On the other issue though, I still think scaleFitness should be called no matter the scaling type. It makes the code more consistent and easier to read, and I suggested how to remove the loop in a previous post, though im sure there are many other ways as well.

ambarket commented 9 years ago

I guess I just don't like when a single method handles more than one use case and has arguments that aren't always used and dramatically change how it functions. Nevertheless I do agree that it's cleaner to always call it, and hopefully if we find a good scaling algorithm we will always use it so these alternative cases won't even exist.

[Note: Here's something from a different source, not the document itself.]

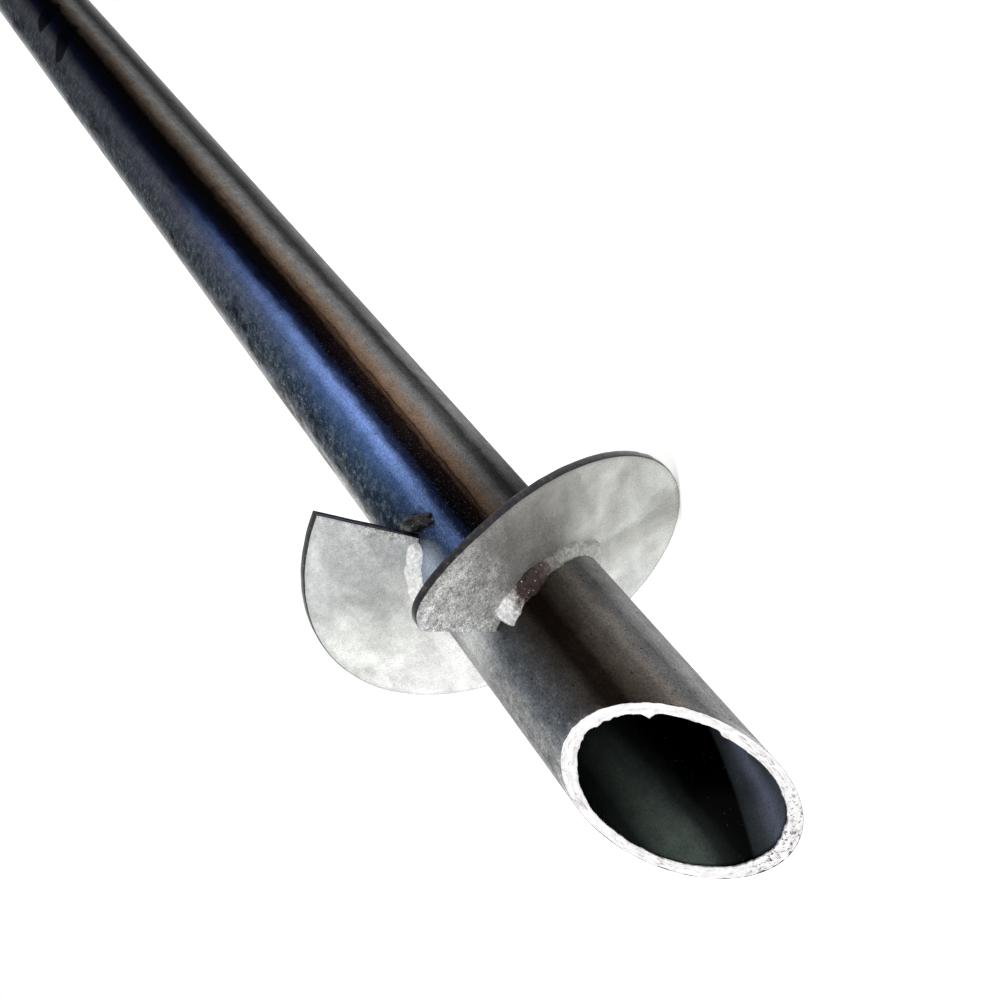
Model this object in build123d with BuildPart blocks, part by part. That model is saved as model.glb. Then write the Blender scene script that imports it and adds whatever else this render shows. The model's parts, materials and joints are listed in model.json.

Nevertheless I changed scalePopulationFitness to take both a pointer to the newOrganism and the replaced organism's fitness value as arguments. This way it can efficiently update the totalFitness and newOrganism's scaledFitness attribute in the case that fitness scaling is not being used.

Akiira commented 9 years ago

I removed the arguments from the scaling function and renamed it to updatePopulationFitness. It should now satisfy both our requirements of focusing on one thing, no unused arguments, and still have consistent clean code around where it is called.

Akiira commented 9 years ago

Also linear scaling is fixed now. The actual reason why it wasn't working was because it was called before the population array was sorted, this gave it incorrect values for max and min, thus the negative values.

ambarket commented 9 years ago

I think this has been resolved for a while now.